Real-time analysis: A key to heading off operational failures
Machine logs often go unappreciated when an application is not down, or if IT planners can't correlate loss of revenue with network or server slowdowns. But this complacency comes at a risk. Many issues are easily solvable with the insight offered by machine data. More importantly, failures or breaches that are imminent or already silently “underway” can be nipped in the bud.
A log management system allows retailers to:
- Respond instantly to an incipient failure or breach. Precious seconds are at stake when the application is at risk of a crash.
- Set up proactive monitors that alert IT planners to impending issues, whether in hardware or software
In either case, retailers need the instant responsiveness made possible by machine logs. And that's where real-time responsiveness is critical. There's no time to wait for a batch job to export data or time to process the data. That's why tools such as Hadoop or Cassandra, although powerful, are not ideal: they're not "real time." Even a loss of 30 minutes due to a downed application could cost an online retailer tens of thousands of dollars in lost sales, as well as hard-to-quantify losses due to churn. According to Aberdeen Group the average cost of downtime increased 65 percent from June 2010 to February 2012, to approximately $165,000/hour.
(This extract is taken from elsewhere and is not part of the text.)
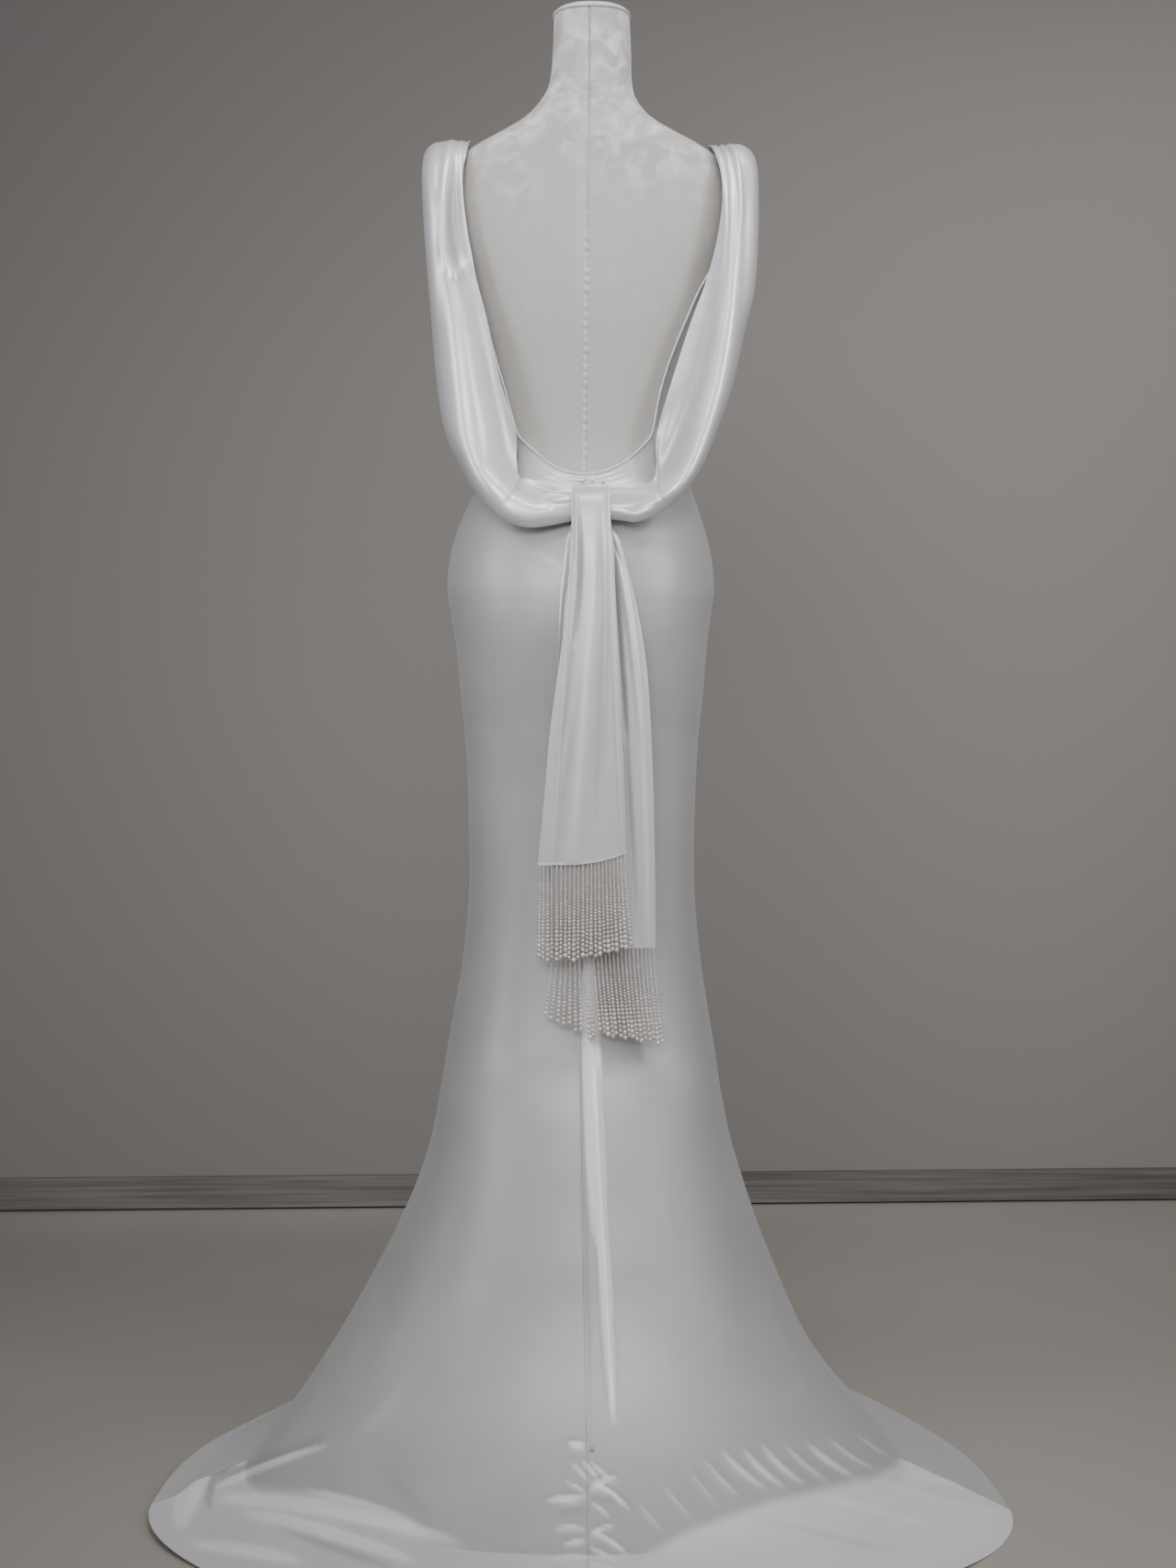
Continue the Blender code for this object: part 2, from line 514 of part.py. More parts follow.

Proactive monitoring provides critical Alerts
Proactive monitoring is the corollary to real-time responsiveness. In short, it means one thing: forewarned is forearmed. And this forewarning comes by way of alerts that can highlight impending issues in the application, network, storage, or supporting IT infrastructure.
Take a hypothetical, but all too realistic, example. Let's say that your website went down two months ago, and troubleshooting after the fact revealed excessive loading of the network. Essentially, the network could not carry the traffic flowing between application nodes, and the site went down.
The solution: set up a real-time monitor or dashboard in your log management system to monitor network utilization and send an alert when utilization reaches a specified level. The alert highlights the impending problem in sufficient time to address it – allowing IT, for example, to rebalance loads or, spin up a larger number of servers in a separate physical location or public cloud to offload existing network infrastructure.
This scenario once again highlights the importance of real-time responsiveness of a log management system. In short, an impending problem can be prevented only because a real-time alert allowed IT to take action in advance.